CSGO2ASIA: So this is for you solo: You, zeff, and glow have a lot of history together. Do you think that this history, the chemistry and bond you guys have, is one of the reasons for your success in CS:GO?

solo: Yes for sure. But it’s also the opportunities that MVP gave us. After our brief stint in CS Online as project.kr, we were looking to see what else we could do when that game died, and Can Yang reached out to us to join MVP. Of course being close teammates meant we got to learn the game at the same time, so it was easier to share and learn and grow together in the new environment.

CSGO2ASIA: How was that transition to CS:GO from 1.6 then? Did you find it difficult?

termi: Well, it was challenging, yeah. I would say the three most challenging things for the team when we first started CS:GO were the molotovs, the lack of wall banging and the different aim/recoil patterns. The mechanics are just so different.

That being said, I believe having a 1.6 background is super beneficial to this game. It’s not necessary, but it helps a lot. I realise it more now, especially with the newer players. When I see XigN and minixeta play, I don’t doubt their skill, but sometimes their ability to make late round decisions and work a strategy to counter the opponent is lacking, and I think it’s because they don’t have the same sort of fundamental understanding that we had growing up with CS 1.6.

solo: Yeah. When we first started I was so confused on how to properly use the molotov, haha. They are so annoying!

CSGO2ASIA: Yeah, that makes a lot of sense. So, termi, do you feel that being a coach now has given you a new found passion for the game, or is it just different?

termi: Yes, but also, not really. I feel now that the stakes are much higher than ever before. I was always a strategy-minded person, even during our 1.6 days. Back then, I would always make the plans and solo would in-game lead and make late round calls. You know, I was the guy that watched all the demos and such. So for me, nothing much has changed in that regard.

CSGO2ASIA: But do you ever get the urge to just say, screw it, I want to play!

termi: Sometimes, yes. I mean, especially when I see the younger guys make such poor calls or bad decisions, I just wanna slap them over the head because I know I can do better, hahaha!

CSGO2ASIA: Hahaha, yeah I can imagine. On that note, Talk us through the decision to take on Seon-Ho ‘minixeta’ Son over HSK. What do you think were the main issues with HSK on the team that made you decide on minixeta as a replacement?

termi: Really, his AWP playstyle just didn’t really fit with ours. What we envisioned for an AWPer didn’t quite gel with our strategy, and his personality was also not quite a fit. There were, and still are no hard feelings against HSK, he is a good friend to us, but sometimes you just have to make tough decisions.
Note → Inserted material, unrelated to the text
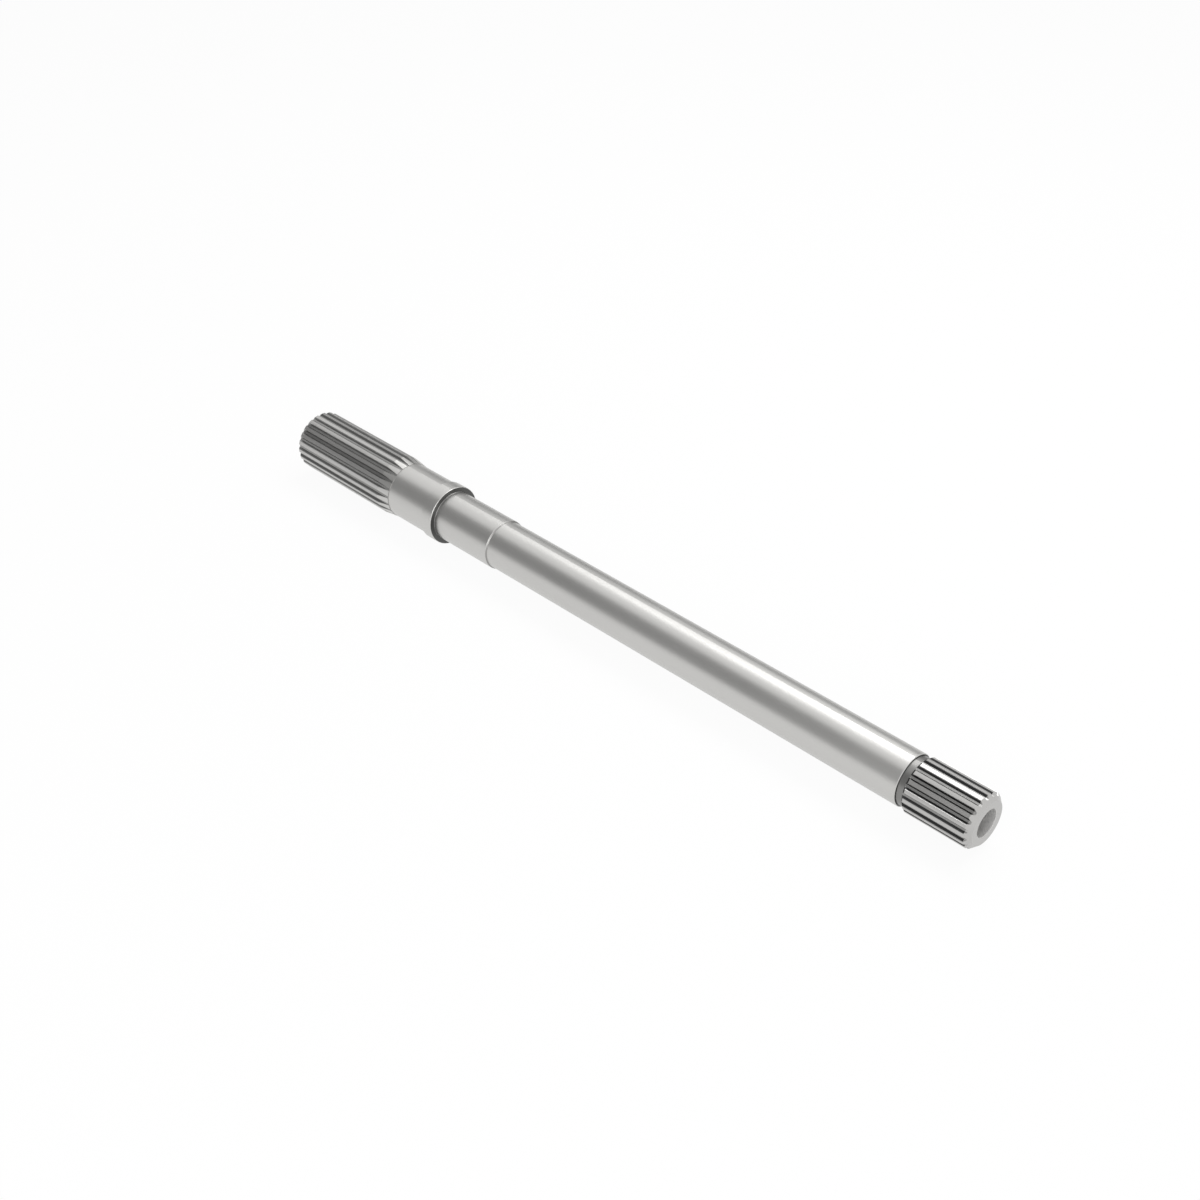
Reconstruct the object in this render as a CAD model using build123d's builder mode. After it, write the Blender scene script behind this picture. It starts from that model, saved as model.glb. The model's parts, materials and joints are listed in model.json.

Minixeta has shown a lot of promise, and we believe he is a sort of a diamond in the rough, someone we feel we can really mould over time.

CSGO2ASIA: Yeah, he has played well in GOSU. So do you think that age is a big factor in performance for CS:GO?

termi: Honestly, not really. In my experience the older you get the wiser you get. I mean, maybe your reaction time diminishes a tiny bit, but I don’t think it’s noticeable enough to have such a drastic effect. Just look at players like f0rest and NEO, I don’t think they are any less skilled than all these younger players.

That being said, as you get older life does get more difficult. You have more commitments outside of the game, like family, relationships, and just life in general. As an older player, it does dawn on you that you need to start making decisions for the long-term and sometimes a gaming career can get in the way of that.

solo: Yeah, I agree with termi. It’s mainly a mentality thing. When you are older you have to think about how much you really want this way of life and if you can balance it then I think age is actually a plus. I don’t think your skill goes away if you are working hard and staying dedicated, then, as termi said, age is a plus. But in my experience, you also think way more about other things, so maybe when we are older we don’t want to take as many risks, haha.

CSGO2ASIA: Yeah, I feel you. Well, that was awesome, thank you for the dinner and your time guys!

solo & termi: Thank you! Geonbae!!

We drink again, on full stomachs and full of a new perspective.

Thank yous go out to the MVP organization and Can Yang for the translation.